Anybody know anything about these? I found the frame especially interesting and it must have been innovative in that period to come up with something beyond either diamond or truss. The badge is quite nice too - at $550 I passed but maybe I shouldn't have (?).


----------



## bricycle (Oct 14, 2014)

That was designed by that renowned guy... circa 1913-14 ish


----------



## chitown (Oct 14, 2014)

DESIGN.

E. J. LONN.

BICYCLE FRAME.

APPUCATION FILED JAN. 29, 1920. 55 ,625, Patented July 6, 1920.

UNITED STATES PATENT OFFICE.

EDWARD JULIUS LONN, OF LAPORTE, INDIANA, ASSIGNOR T0 *GREAT WESTERN MANUFACTURING* (30., OF LAPORTE, INDIANA, A CORPORATION OF INDIANA.


----------



## bricycle (Oct 14, 2014)

I was thinking more along this line (pg. 58) http://thecabe.com/vbulletin/showthread.php?54440-April-28-1914-Bicycling-and-Motorcycle-review


----------



## Iverider (Oct 14, 2014)

Reading Standard was bought by Great Western and utilized this frame design for quite some time.

Here's a Great Western built Reading that now resides in Indianapolis.





Untitled by VW Sightings, on Flickr


----------



## bricycle (Oct 14, 2014)

Yummy! I am the adopt-a-raptor! (hint)


----------



## theyankeedoodler (Oct 14, 2014)

Krautwaggen said:


> Reading Standard was bought by Great Western and utilized this frame design for quite some time.
> 
> Here's a Great Western built Reading that now resides in Indianapolis.
> 
> ...




I had the pleasure of pedaling that around the block.


----------



## bricycle (Oct 14, 2014)

theyankeedoodler said:


> I had the pleasure of pedaling that around the block.




lucky you........


----------



## velo-vecchio (Oct 14, 2014)

My encyclopedia-friends have all chimed in ... so nice to spend my time on this site instead of doing actual work. Wait, who said that?


----------



## fat tire trader (Oct 15, 2014)

velo-vecchio said:


> Anybody know anything about these? I found the frame especially interesting and it must have been innovative in that period to come up with something beyond either diamond or truss. The badge is quite nice too - at $550 I passed but maybe I shouldn't have (?).
> 
> View attachment 173522
> 
> View attachment 173523



Its interesting how the fork is bent like the one on my frame. Seeing this bike and the patent below leads me to believe that my frame is a Crown and not a Reading.

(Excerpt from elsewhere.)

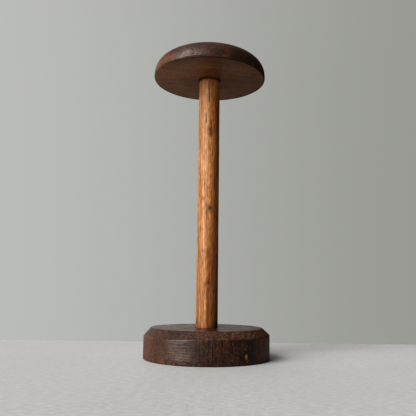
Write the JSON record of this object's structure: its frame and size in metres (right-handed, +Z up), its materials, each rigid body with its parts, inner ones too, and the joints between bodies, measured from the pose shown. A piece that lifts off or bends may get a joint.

http://thecabe.com/vbulletin/showthread.php?57678-Am-I-READING-this-correctly-Could-this-be-STANDARD


----------



## Iverider (Oct 15, 2014)

Reading created that loop frame design. GW just picked it up when they acquired Reading. Yours COULD still be a Reading...not sure how to tell.


----------



## velo-vecchio (Oct 15, 2014)

*Which way did he go?*

In my photo and yours, the forks are in different positions - I wonder which is correct. I think yours is for salad, mine is for main course.


----------



## Iverider (Oct 15, 2014)

I think both are bent!


----------



## fordmike65 (Nov 1, 2017)

Waiting it's turn in SoCal


----------